Since the 2000s, Lexus has increased sales outside its largest market, the United States. The division inaugurated dealerships in the Japanese domestic market in 2005, becoming the first Japanese premium car marque to launch in its country of origin. The brand has since debuted in Southeast Asia, Latin America, Europe, and other regions, and has introduced hybrid vehicles in many markets.
Lexus has become known for its efforts to provide an upscale image, particularly with service provided after the sale. The waiting areas in service departments are replete with amenities, ranging from refreshment bars to indoor putting greens. Dealerships typically offer complimentary loaner cars or “courtesy cars” and free car washes, and some have added on-site cafes and designer boutiques. Service bays are lined with large picture windows for owners to watch the servicing of their vehicles.
In 2005, Lexus also began reserving parking lots at major sporting arenas, entertainment events, and shopping malls, with the only requirement for free entry being the owner of a Lexus vehicle.

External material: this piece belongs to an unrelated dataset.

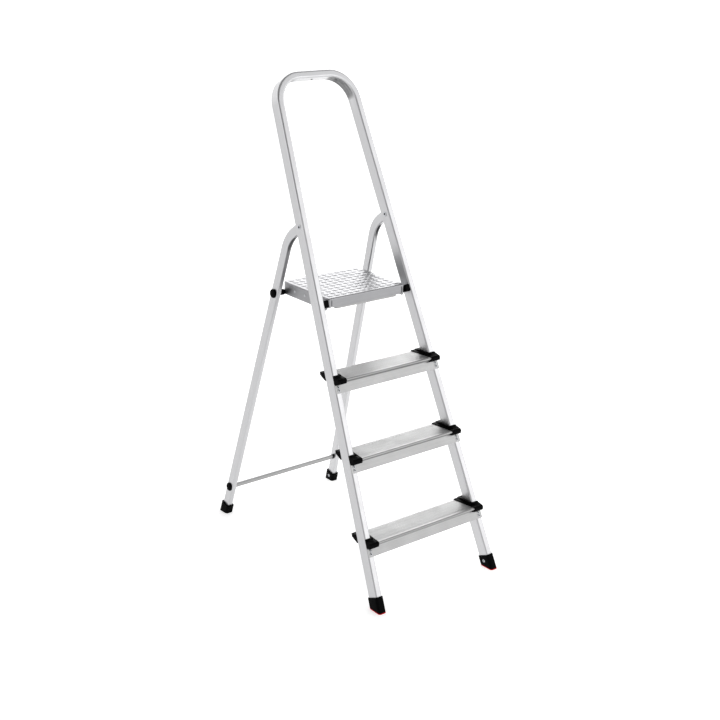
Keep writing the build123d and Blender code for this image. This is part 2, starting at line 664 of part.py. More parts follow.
# ---------------------------------------------------------------- rear legs
with BuildPart() as rear_leg_right:
    bend_way = Vector(-sin(radians(LEG_BEND)), cos(radians(LEG_BEND)))
    leg_end = Vector(-pivot_forward, pivot_along) + bend_way * LEG_DEPTH
    with BuildLine(leg_side) as leg_line:
        FilletPolyline((0, LEG_END), (0, bend_corner), (leg_end.X, leg_end.Y), radius=LEG_BEND_RADIUS)
    with BuildSketch(Plane(origin=leg_line.line @ 0, x_dir=leg_rearward, z_dir=leg_line.line % 0)):
        RectangleRounded(LEG_DEPTH, LEG_WIDTH, LEG_CORNER)
        RectangleRounded(
            LEG_DEPTH - 2 * TUBE_WALL, LEG_WIDTH - 2 * TUBE_WALL, LEG_CORNER - TUBE_WALL,
            mode=Mode.SUBTRACT,
        )
    sweep()
    # the upper end is rounded about the pivot
    pivot_in_leg = leg_side.from_local_coords(Vector(-pivot_forward, pivot_along, 0))
    end_way = leg_rearward * bend_way.X + leg_up * bend_way.Y
    with BuildSketch(Plane(origin=pivot_in_leg, x_dir=end_way, z_dir=leg_outward)):
        Rectangle(2 * LEG_DEPTH, 2 * LEG_DEPTH, align=(Align.MIN, Align.CENTER))
        Circle(LEG_DEPTH / 2, mode=Mode.SUBTRACT)
    extrude(amount=LEG_WIDTH, both=True, mode=Mode.SUBTRACT)
    with Locations(across(pivot.Y, pivot.Z, pivot.X)):
        Cylinder(PIVOT_SHANK / 2 + FIT, 2 * LEG_WIDTH, mode=Mode.SUBTRACT)
    with Locations(across(deck_pivot.Y, deck_pivot.Z, deck_pivot.X)):
        Cylinder(DECK_BOLT / 2 + FIT, 2 * LEG_WIDTH, mode=Mode.SUBTRACT)
    with Locations(across(crossbar_centre.Y, crossbar_centre.Z, crossbar_centre.X)):
        Cylinder(CROSSBAR_BOLT / 2 + FIT, 2 * LEG_WIDTH, mode=Mode.SUBTRACT)
    with Locations(rear_foot_rivet):
        Cylinder(FOOT_RIVET_SHANK / 2 + FIT, LEG_WIDTH, mode=Mode.SUBTRACT)
rear_leg_right.part.label = "rear_leg_right"
export_step(rear_leg_right.part, "parts/rear_leg_right.step")
with BuildPart() as rear_leg_left:
    mirror(rear_leg_right.part, about=Plane.YZ)
rear_leg_left.part.label = "rear_leg_left"
export_step(rear_leg_left.part, "parts/rear_leg_left.step")

# ---------------------------------------------------------------- rear feet
with BuildPart() as rear_foot_right:
    with BuildSketch(leg_plane(-LEG_END)):
        RectangleRounded(LEG_WIDTH + 2 * REAR_BOOT_WALL, LEG_DEPTH + 2 * REAR_BOOT_WALL, REAR_BOOT_CORNER)
    extrude(amount=REAR_BOOT_TOP + LEG_END)
    with BuildSketch(leg_plane(LEG_END)):
        RectangleRounded(LEG_WIDTH + 2 * FIT, LEG_DEPTH + 2 * FIT, LEG_CORNER)
    extrude(amount=REAR_BOOT_TOP, mode=Mode.SUBTRACT)
    split(bisect_by=Plane.XY, keep=Keep.TOP)
    with Locations(rear_foot_rivet):
        Cylinder(FOOT_RIVET_SHANK / 2 + FIT, LEG_WIDTH, mode=Mode.SUBTRACT)
rear_foot_right.part.label = "rear_foot_right"
export_step(rear_foot_right.part, "parts/rear_foot_right.step")
with BuildPart() as rear_foot_left:
    mirror(rear_foot_right.part, about=Plane.YZ)
rear_foot_left.part.label = "rear_foot_left"
export_step(rear_foot_left.part, "parts/rear_foot_left.step")

with BuildPart() as rear_foot_rivets:
    with Locations(*both_sides(rear_foot_rivet)):
        Cone(
            FOOT_RIVET_HEAD / 2, FOOT_RIVET_HEAD / 4, SMALL_RIVET_RISE,
            align=(Align.CENTER, Align.CENTER, Align.MIN),
        )
        Cylinder(
            FOOT_RIVET_SHANK / 2, REAR_BOOT_WALL + TUBE_WALL + 1,
            align=(Align.CENTER, Align.CENTER, Align.MAX),
        )
rear_foot_rivets.part.label = "rear_foot_rivets"
export_step(rear_foot_rivets.part, "parts/rear_foot_rivets.step")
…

An online owner publication, Lexus Magazine, features automotive and lifestyle articles and is publish online monthly and on a mobile site.
Since 2002, Lexus has scored consecutive top ratings in the Auto Express and 76,000-respondent Top Gear customer satisfaction surveys in the UK. Lexus has also repeatedly topped the 79,000-respondent J.D. Power Customer Service Index and Luxury Institute, New York surveys in the U.S. As a result of service satisfaction levels, the marque has one of the highest customer loyalty rates in the industry.
To improve customer service, employees are instructed to follow the “Lexus Covenant,” the marque’s founding promise (which states that “Lexus will treat each customer as we would a guest in our home”), and some dealerships have incorporated training at upscale establishments such as Nordstrom department stores and Ritz-Carlton hotels.